"""

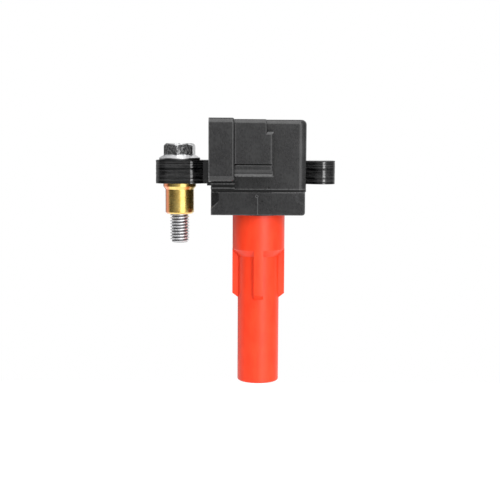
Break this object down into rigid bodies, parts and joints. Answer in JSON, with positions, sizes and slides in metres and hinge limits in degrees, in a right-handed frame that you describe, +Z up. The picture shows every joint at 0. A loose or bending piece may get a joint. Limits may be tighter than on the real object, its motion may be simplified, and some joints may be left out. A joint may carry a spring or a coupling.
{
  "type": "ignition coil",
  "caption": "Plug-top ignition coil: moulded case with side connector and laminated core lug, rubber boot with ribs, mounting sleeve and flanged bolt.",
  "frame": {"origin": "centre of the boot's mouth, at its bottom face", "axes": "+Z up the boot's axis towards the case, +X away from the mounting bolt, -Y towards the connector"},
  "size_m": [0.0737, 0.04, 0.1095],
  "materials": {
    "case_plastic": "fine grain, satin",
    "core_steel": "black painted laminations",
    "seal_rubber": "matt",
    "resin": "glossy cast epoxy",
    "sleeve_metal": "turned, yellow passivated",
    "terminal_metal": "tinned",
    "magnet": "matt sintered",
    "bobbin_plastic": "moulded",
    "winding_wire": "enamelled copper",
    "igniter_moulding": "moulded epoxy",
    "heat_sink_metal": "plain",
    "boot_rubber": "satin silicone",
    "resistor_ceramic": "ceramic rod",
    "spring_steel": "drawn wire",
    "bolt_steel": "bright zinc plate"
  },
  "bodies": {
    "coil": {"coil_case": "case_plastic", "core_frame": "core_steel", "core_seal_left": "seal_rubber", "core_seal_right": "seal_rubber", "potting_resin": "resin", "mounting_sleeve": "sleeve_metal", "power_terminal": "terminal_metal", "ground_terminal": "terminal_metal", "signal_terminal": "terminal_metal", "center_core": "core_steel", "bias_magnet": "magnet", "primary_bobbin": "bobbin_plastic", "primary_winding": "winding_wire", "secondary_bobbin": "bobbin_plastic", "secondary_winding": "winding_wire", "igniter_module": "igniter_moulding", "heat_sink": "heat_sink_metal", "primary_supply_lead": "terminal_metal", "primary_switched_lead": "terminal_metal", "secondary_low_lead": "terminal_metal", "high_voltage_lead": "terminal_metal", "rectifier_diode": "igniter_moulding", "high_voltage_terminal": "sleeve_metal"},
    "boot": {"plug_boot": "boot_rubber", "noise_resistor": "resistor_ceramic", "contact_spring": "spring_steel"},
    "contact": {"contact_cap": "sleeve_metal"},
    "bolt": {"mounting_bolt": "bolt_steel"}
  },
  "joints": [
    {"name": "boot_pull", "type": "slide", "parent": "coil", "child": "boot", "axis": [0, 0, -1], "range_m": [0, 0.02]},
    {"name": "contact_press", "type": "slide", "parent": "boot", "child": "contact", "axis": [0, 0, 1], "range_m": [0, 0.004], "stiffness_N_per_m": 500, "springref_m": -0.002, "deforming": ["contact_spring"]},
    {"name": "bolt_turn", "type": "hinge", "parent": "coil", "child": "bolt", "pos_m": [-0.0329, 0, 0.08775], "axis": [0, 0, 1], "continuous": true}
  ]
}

"""

Task goal: Repeat the data above, word for word.

Reply:
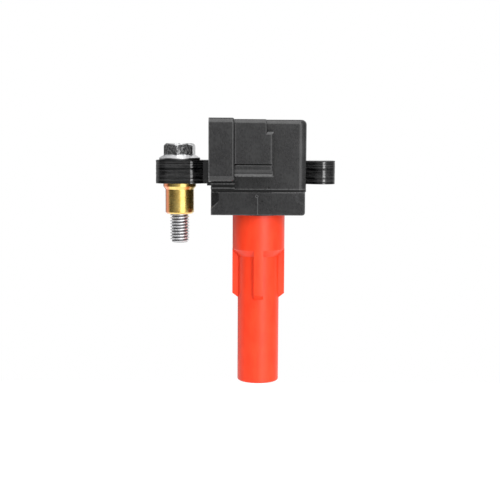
Break this object down into rigid bodies, parts and joints. Answer in JSON, with positions, sizes and slides in metres and hinge limits in degrees, in a right-handed frame that you describe, +Z up. The picture shows every joint at 0. A loose or bending piece may get a joint. Limits may be tighter than on the real object, its motion may be simplified, and some joints may be left out. A joint may carry a spring or a coupling.
{
  "type": "ignition coil",
  "caption": "Plug-top ignition coil: moulded case with side connector and laminated core lug, rubber boot with ribs, mounting sleeve and flanged bolt.",
  "frame": {"origin": "centre of the boot's mouth, at its bottom face", "axes": "+Z up the boot's axis towards the case, +X away from the mounting bolt, -Y towards the connector"},
  "size_m": [0.0737, 0.04, 0.1095],
  "materials": {
    "case_plastic": "fine grain, satin",
    "core_steel": "black painted laminations",
    "seal_rubber": "matt",
    "resin": "glossy cast epoxy",
    "sleeve_metal": "turned, yellow passivated",
    "terminal_metal": "tinned",
    "magnet": "matt sintered",
    "bobbin_plastic": "moulded",
    "winding_wire": "enamelled copper",
    "igniter_moulding": "moulded epoxy",
    "heat_sink_metal": "plain",
    "boot_rubber": "satin silicone",
    "resistor_ceramic": "ceramic rod",
    "spring_steel": "drawn wire",
    "bolt_steel": "bright zinc plate"
  },
  "bodies": {
    "coil": {"coil_case": "case_plastic", "core_frame": "core_steel", "core_seal_left": "seal_rubber", "core_seal_right": "seal_rubber", "potting_resin": "resin", "mounting_sleeve": "sleeve_metal", "power_terminal": "terminal_metal", "ground_terminal": "terminal_metal", "signal_terminal": "terminal_metal", "center_core": "core_steel", "bias_magnet": "magnet", "primary_bobbin": "bobbin_plastic", "primary_winding": "winding_wire", "secondary_bobbin": "bobbin_plastic", "secondary_winding": "winding_wire", "igniter_module": "igniter_moulding", "heat_sink": "heat_sink_metal", "primary_supply_lead": "terminal_metal", "primary_switched_lead": "terminal_metal", "secondary_low_lead": "terminal_metal", "high_voltage_lead": "terminal_metal", "rectifier_diode": "igniter_moulding", "high_voltage_terminal": "sleeve_metal"},
    "boot": {"plug_boot": "boot_rubber", "noise_resistor": "resistor_ceramic", "contact_spring": "spring_steel"},
    "contact": {"contact_cap": "sleeve_metal"},
    "bolt": {"mounting_bolt": "bolt_steel"}
  },
  "joints": [
    {"name": "boot_pull", "type": "slide", "parent": "coil", "child": "boot", "axis": [0, 0, -1], "range_m": [0, 0.02]},
    {"name": "contact_press", "type": "slide", "parent": "boot", "child": "contact", "axis": [0, 0, 1], "range_m": [0, 0.004], "stiffness_N_per_m": 500, "springref_m": -0.002, "deforming": ["contact_spring"]},
    {"name": "bolt_turn", "type": "hinge", "parent": "coil", "child": "bolt", "pos_m": [-0.0329, 0, 0.08775], "axis": [0, 0, 1], "continuous": true}
  ]
}